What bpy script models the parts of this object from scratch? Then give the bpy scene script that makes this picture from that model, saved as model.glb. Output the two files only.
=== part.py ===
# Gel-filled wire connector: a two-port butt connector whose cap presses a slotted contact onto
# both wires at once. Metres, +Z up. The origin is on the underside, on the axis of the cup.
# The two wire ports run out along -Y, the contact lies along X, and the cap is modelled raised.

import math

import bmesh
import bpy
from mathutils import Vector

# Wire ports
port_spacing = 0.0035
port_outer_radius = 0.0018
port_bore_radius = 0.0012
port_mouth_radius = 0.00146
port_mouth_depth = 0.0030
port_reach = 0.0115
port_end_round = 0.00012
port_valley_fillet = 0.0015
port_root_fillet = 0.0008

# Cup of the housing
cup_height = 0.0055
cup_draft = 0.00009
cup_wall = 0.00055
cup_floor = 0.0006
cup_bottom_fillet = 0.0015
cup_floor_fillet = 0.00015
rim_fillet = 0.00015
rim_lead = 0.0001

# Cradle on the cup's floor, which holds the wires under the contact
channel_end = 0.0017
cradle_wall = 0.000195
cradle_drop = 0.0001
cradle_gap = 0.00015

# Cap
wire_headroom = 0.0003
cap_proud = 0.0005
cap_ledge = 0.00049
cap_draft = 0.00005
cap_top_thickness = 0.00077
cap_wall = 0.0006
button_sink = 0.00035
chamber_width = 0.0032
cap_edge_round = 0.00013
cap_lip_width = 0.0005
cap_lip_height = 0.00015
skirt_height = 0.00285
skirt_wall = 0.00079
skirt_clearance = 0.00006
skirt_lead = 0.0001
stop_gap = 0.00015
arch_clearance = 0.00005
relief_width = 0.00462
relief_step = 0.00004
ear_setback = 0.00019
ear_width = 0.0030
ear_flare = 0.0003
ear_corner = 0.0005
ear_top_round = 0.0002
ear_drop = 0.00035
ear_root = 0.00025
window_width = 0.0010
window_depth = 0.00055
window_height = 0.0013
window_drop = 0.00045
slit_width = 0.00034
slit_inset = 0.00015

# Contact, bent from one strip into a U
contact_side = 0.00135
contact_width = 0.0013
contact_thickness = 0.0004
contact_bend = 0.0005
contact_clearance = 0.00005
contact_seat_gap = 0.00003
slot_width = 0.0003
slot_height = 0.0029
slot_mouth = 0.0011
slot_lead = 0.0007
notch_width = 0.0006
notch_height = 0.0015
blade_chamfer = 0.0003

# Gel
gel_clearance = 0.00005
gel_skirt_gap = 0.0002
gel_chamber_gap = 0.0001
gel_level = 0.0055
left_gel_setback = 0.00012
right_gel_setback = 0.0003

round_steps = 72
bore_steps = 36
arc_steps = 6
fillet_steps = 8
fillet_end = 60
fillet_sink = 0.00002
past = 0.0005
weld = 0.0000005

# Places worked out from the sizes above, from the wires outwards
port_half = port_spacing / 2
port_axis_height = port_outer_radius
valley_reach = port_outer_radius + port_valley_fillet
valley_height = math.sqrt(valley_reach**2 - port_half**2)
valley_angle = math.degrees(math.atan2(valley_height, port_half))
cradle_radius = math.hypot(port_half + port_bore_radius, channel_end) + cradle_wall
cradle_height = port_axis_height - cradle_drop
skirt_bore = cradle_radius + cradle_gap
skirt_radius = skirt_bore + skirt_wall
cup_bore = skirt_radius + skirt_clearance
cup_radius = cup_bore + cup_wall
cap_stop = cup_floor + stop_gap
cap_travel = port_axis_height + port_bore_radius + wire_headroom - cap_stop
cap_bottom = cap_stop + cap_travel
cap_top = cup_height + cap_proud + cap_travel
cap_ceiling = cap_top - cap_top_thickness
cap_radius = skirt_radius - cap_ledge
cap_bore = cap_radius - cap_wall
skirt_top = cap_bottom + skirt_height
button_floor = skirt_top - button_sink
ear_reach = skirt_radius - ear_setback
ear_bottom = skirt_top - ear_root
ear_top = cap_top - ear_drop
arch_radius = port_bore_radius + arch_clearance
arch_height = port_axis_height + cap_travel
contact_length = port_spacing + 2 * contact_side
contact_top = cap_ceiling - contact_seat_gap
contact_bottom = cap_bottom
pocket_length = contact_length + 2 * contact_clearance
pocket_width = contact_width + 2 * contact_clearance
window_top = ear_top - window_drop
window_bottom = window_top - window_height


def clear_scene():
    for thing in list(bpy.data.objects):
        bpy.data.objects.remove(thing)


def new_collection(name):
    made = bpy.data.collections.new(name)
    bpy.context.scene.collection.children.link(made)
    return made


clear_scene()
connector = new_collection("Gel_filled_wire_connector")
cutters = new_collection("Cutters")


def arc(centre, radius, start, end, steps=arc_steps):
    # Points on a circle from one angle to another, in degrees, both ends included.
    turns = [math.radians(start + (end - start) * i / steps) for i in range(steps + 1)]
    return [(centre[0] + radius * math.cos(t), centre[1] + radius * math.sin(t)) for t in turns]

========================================

▸ What to work on
Everything from the first line of the data through the line containing "cradle_gap = 0.00015" should be echoed exactly. Add nothing.

▸ Finished task
What bpy script models the parts of this object from scratch? Then give the bpy scene script that makes this picture from that model, saved as model.glb. Output the two files only.
=== part.py ===
# Gel-filled wire connector: a two-port butt connector whose cap presses a slotted contact onto
# both wires at once. Metres, +Z up. The origin is on the underside, on the axis of the cup.
# The two wire ports run out along -Y, the contact lies along X, and the cap is modelled raised.

import math

import bmesh
import bpy
from mathutils import Vector

# Wire ports
port_spacing = 0.0035
port_outer_radius = 0.0018
port_bore_radius = 0.0012
port_mouth_radius = 0.00146
port_mouth_depth = 0.0030
port_reach = 0.0115
port_end_round = 0.00012
port_valley_fillet = 0.0015
port_root_fillet = 0.0008

# Cup of the housing
cup_height = 0.0055
cup_draft = 0.00009
cup_wall = 0.00055
cup_floor = 0.0006
cup_bottom_fillet = 0.0015
cup_floor_fillet = 0.00015
rim_fillet = 0.00015
rim_lead = 0.0001

# Cradle on the cup's floor, which holds the wires under the contact
channel_end = 0.0017
cradle_wall = 0.000195
cradle_drop = 0.0001
cradle_gap = 0.00015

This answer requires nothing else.